False PositivesSCA scanners generally don’t have as many false positives as DAST scanners, but they do arise. A proof-of-concept exercise using your own code base is the best way to evaluate a scanner’s signal-to-noise ratio.
These best practices will help you succeed with any SCA solution:
Security wins when developers do it. Incorporate SCA early in your SDLC. Empower development teams to understand the risks and make responsible decisions.
Automate SCA scanning in your CI/CD pipeline. Fail builds that introduce sever vulnerabilities or prohibited licenses. When all high-severity vulnerabilities have been addressed, considering blocking the build for medium-severity vulnerabilities as well.
Consult your Legal department to determine which licenses are not acceptable for your business and set policies in your SCA solution to enforce those decisions.
Replace any component that is no longer supported by its maker. Retaining software that will never receive security updates is dangerous.
Ensure developers have a way to suppress scanner findings that investigation shows pose no actual risk in your environment. Review the set of suppressed findings periodically.

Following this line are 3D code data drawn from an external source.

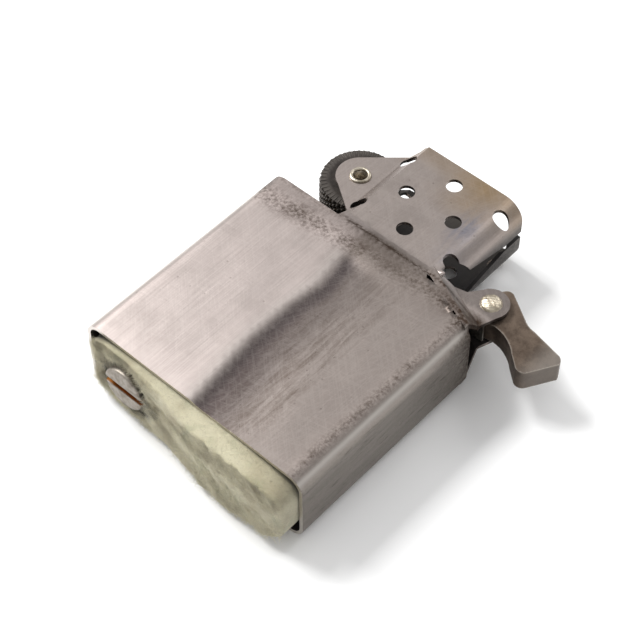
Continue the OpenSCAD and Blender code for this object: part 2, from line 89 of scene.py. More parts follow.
def ease(value, low, high):
    # Smooth step: 3t^2 - 2t^3 of the share of the way from low to high.
    t = np.clip((value - low) / (high - low), 0, 1)
    return t * t * (3 - 2 * t)


def bump(value, centre, width):
    # Bell curve: e to the minus square of the distance over the width.
    return np.exp(-(((value - centre) / width) ** 2))


def ripple(x, y, size, seed):
    # Gentle waves: the mean of five sines whose directions and phases come from the seed.
    local = np.random.default_rng(seed)
    total = np.zeros_like(x)
    turns, phases = local.uniform(0, 6.28, 5), local.uniform(0, 6.28, 5)
    for turn, phase, stretch in zip(turns, phases, (1, 1.3, 1.7, 2.1, 2.9)):
        total += np.sin((x * math.cos(turn) + y * math.sin(turn)) * 6.28 * stretch / size + phase)
    return total / 5


def makePiece(name, points, faces, body, material, nodes=(), slotName=None, smoothAngle=40):
    # Points are in millimetres; faces are rows of three or four indices.
    mesh = bpy.data.meshes.new(name)
    mesh.from_pydata((np.asarray(points) * mm).tolist(), [], np.asarray(faces).tolist())
    mesh.materials.append(material)
    piece = bpy.data.objects.new(name, mesh)
    bpy.context.scene.collection.objects.link(piece)
    mesh.shade_smooth()
    if smoothAngle < 180:
        mesh.set_sharp_from_angle(angle=math.radians(smoothAngle))
    if body:
        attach(piece, body)
    if nodes:
        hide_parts(*nodes)
    return piece


def ringFaces(rows, columns, closeRows=False, outward=True):
    # Quads of a grid whose columns close on themselves, and whose rows may too.
    last = rows if closeRows else rows - 1
    row, column = np.meshgrid(np.arange(last), np.arange(columns), indexing="ij")
    nextRow, nextColumn = (row + 1) % rows, (column + 1) % columns
    here, there = row * columns, nextRow * columns
    quad = [here + column, here + nextColumn, there + nextColumn, there + column]
    faces = np.stack(quad, -1).reshape(-1, 4)
    return faces if outward else faces[:, ::-1]


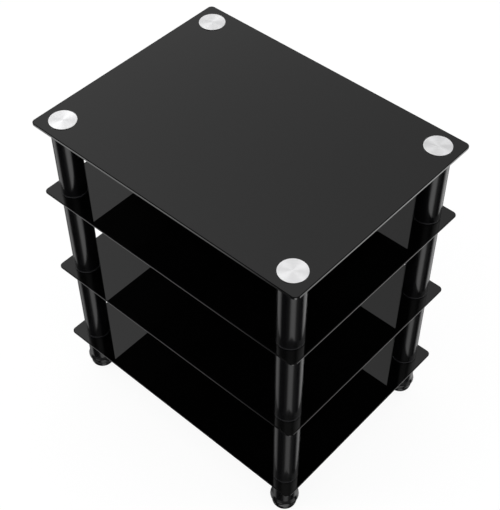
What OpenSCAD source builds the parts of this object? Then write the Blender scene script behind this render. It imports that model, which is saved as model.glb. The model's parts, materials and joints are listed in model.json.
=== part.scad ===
// Four-tier equipment rack: black glass shelves on tubular posts with levelling feet
// Millimetres, +Z up, origin on the floor under the middle of the rack

/* [Rack] */
// Width of the glass shelves, left to right
width = 600; // [480:10:900]
// Depth of the glass shelves, front to back
depth = 455; // [380:5:600]
// Distance of each post's axis from the edges of the glass
post_inset = 40; // [38:1:60]
// Clear height of the bay under the top glass
upper_bay_h = 159; // [90:1:300]
// Clear height of the middle bay
middle_bay_h = 201; // [90:1:300]
// Clear height of the lowest bay
lower_bay_h = 201; // [90:1:300]
// Height of the bottom shelf's underside above the floor
leg_h = 101; // [90:1:180]

/* [Glass] */
// Thickness of the top glass
top_glass_t = 6; // [4:0.5:12]
// Thickness of the other three shelves
shelf_glass_t = 4; // [4:0.5:10]
// Radius of the glass corners
glass_corner_r = 10; // [3:1:30]
// Width of the ground edge between the faces and the sides of the glass
glass_arris = 0.5; // [0.2:0.1:1]
// Diameter of the holes in the glass
glass_hole_d = 14; // [13:0.5:20]

/* [Posts] */
// Outer diameter of the post tubes
post_d = 50; // [42:1:60]
// Wall of the post tubes
post_wall = 1.5; // [1:0.1:3]
// Thickness of the plug flange that shows at each tube end
plug_flange_t = 3; // [1.5:0.5:6]
// Depth of the plug inside its tube
plug_depth = 16; // [10:1:30]
// Wall of the plug's skirt
plug_skirt_wall = 2.5; // [1.5:0.1:4]
// Diameter of the plug's threaded boss
plug_boss_d = 18; // [14:1:24]
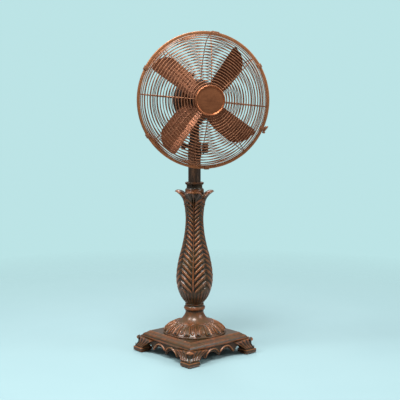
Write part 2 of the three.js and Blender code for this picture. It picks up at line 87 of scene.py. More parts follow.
def turn(angle):
    return Matrix.Rotation(angle, 4, "Z")


TILT_AXIS = JOINTS["tilt"]["axis"]
STAND_TURN = math.atan2(TILT_AXIS[1], TILT_AXIS[0])
STAND = turn(STAND_TURN)                     # the stand's front corner points along -Y before this
HEAD_HEIGHT = JOINTS["blade_spin"]["pos_m"][2]
# In the head's own axes x is to the viewer's right, y is up and z is ahead of the pole.
HEAD = Matrix.Translation((0, 0, HEAD_HEIGHT)) @ Matrix.Rotation(math.pi / 2, 4, "X")
TILT_HEIGHT = JOINTS["tilt"]["pos_m"][2]
RIM_AHEAD = -(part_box("rim_ring")[0].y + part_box("rim_ring")[1].y) / 2
RIM_RADIUS = radius_of("rim_ring")
EDGE_WIRE = 0.0016
EDGE_RADIUS = radius_of("front_guard") - EDGE_WIRE
MOTOR_RADIUS = radius_of("motor_front_cover")
BADGE_RADIUS = radius_of("badge")
BADGE_FRONT = -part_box("badge")[0].y
POLE_RADIUS = 0.0212
NECK_RADIUS = 0.017
COLUMN_BORE = 0.0225


# ---------------------------------------------------------------- shapes as points and faces


def grid_faces(rows, columns, close_rows=False, close_columns=True):
    """Quads of a grid of points; columns run counter-clockwise and rows run up, so they face out."""
    i, j = np.meshgrid(
        np.arange(rows if close_rows else rows - 1),
        np.arange(columns if close_columns else columns - 1), indexing="ij")
    up, across = (i + 1) % rows, (j + 1) % columns
    corners = [i * columns + j, i * columns + across, up * columns + across, up * columns + j]
    return np.stack(corners, axis=-1).reshape(-1, 4).tolist()


def end_faces(rows, columns):
    """The first and last row of a grid, each as one face."""
    return [list(range(columns))[::-1], [(rows - 1) * columns + k for k in range(columns)]]


def shape(points, faces, relief_and_painted_light=0.6):
    """A piece of surface: points, faces and a tone for each point, 0 to 1, that follows how high it stands
    in the carving and also holds painted highlights and painted shade.
    """
    points = np.asarray(points, float).reshape(-1, 3)
    relief_and_painted_light = np.broadcast_to(np.asarray(relief_and_painted_light, float).reshape(-1), len(points)).copy()
    return points, faces, relief_and_painted_light


def join(shapes):
    """Several shapes as one."""
    points, faces, relief_and_painted_light, start = [], [], [], 0
    for some_points, some_faces, some_relief in shapes:
        points.append(some_points)
        relief_and_painted_light.append(some_relief)
        faces += [[corner + start for corner in face] for face in some_faces]
        start += len(some_points)
    return np.concatenate(points), faces, np.concatenate(relief_and_painted_light)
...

Ensure your SCA scanner updates its component and vulnerability data frequently.
Establish a screening process for adopting new third-party components. Ensure the benefit of using a component justifies whatever risk it entails. The process should consider risk indicators such as manufacturer reliability, frequency of updates, vulnerability history, and effort required to patch.
OWASP—always a great source of information for application security—has an article on Component Analysis that lists more SCA scanners and points to other resources. OWASP also sponsors two open source projects of its own aimed at managing risk from third-party components.
Software Composition Analysis is a standard, fundamental part of any secure development lifecycle. A robust CI/CD pipeline should include SCA along with SAST and DAST scanners. Finding problems early reduces costs, increases agility, makes software safer, and helps developers learn to incorporate security in their planning and design decisions.